- _PROMPT_
Copy out every line in which the string "frame" occurs.

- _SOURCE MATERIAL_
>>>>
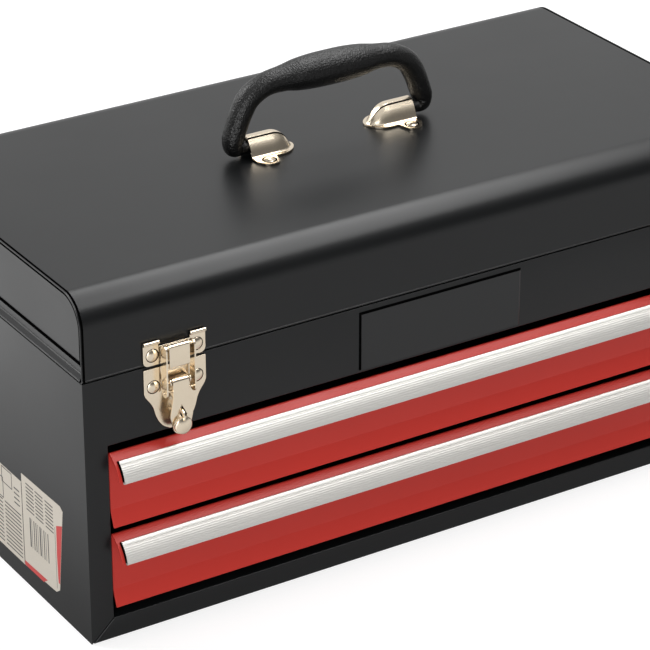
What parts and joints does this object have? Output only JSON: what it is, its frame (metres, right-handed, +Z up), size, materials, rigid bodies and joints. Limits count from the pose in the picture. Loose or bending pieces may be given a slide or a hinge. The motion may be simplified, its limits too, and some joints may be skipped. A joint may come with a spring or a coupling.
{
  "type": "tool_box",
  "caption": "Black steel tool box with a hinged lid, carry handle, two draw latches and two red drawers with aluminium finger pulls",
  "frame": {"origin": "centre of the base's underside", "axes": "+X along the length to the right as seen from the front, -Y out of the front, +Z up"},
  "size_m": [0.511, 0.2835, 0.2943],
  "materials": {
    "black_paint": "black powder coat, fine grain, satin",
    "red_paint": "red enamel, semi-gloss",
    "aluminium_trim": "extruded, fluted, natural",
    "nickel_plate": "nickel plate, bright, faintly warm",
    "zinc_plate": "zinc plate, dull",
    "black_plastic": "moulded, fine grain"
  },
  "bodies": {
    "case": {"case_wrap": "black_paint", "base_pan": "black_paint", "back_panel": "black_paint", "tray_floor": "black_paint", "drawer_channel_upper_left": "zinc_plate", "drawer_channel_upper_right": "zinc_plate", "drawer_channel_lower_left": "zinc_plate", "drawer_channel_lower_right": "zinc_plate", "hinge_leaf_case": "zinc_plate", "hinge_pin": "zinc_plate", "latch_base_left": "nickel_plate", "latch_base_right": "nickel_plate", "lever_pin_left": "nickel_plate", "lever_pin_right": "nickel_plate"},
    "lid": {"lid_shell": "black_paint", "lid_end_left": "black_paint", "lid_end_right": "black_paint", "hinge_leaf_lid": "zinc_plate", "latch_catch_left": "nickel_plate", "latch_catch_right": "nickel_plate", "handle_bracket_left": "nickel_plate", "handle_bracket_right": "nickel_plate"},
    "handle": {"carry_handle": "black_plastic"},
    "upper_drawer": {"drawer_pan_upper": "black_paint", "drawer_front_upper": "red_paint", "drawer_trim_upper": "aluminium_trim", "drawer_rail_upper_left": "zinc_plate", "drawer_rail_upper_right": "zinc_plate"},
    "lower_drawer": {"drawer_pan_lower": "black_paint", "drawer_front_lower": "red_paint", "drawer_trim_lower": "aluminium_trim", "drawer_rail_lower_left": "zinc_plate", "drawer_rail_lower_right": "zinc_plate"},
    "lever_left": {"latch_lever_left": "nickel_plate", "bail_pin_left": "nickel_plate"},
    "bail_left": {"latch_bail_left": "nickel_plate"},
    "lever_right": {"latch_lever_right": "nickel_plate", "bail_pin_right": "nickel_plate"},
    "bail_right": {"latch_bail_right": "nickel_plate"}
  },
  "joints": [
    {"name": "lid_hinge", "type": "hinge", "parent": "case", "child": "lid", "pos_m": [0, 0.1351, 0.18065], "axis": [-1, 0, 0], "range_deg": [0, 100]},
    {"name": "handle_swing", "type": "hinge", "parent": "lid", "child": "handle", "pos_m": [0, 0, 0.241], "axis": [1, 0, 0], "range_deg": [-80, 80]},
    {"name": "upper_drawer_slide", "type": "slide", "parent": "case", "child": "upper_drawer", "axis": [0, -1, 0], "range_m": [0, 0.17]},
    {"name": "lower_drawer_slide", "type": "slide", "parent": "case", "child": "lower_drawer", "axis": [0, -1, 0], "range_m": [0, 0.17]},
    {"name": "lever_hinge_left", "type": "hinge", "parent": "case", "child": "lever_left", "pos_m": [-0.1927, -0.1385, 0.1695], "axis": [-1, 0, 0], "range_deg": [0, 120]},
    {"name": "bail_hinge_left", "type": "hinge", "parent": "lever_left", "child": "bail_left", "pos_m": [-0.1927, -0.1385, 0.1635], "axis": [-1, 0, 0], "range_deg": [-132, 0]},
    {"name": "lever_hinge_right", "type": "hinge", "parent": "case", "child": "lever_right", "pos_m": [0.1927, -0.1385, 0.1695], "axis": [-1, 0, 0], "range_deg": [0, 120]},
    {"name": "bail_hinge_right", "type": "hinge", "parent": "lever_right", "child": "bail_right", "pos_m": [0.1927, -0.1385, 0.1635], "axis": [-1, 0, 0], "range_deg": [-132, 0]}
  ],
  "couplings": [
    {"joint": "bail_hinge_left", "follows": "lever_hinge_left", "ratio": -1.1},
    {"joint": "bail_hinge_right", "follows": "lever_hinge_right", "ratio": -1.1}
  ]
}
<<<<
- _SOLUTION FOR THIS EXERCISE_
What parts and joints does this object have? Output only JSON: what it is, its frame (metres, right-handed, +Z up), size, materials, rigid bodies and joints. Limits count from the pose in the picture. Loose or bending pieces may be given a slide or a hinge. The motion may be simplified, its limits too, and some joints may be skipped. A joint may come with a spring or a coupling.
  "frame": {"origin": "centre of the base's underside", "axes": "+X along the length to the right as seen from the front, -Y out of the front, +Z up"},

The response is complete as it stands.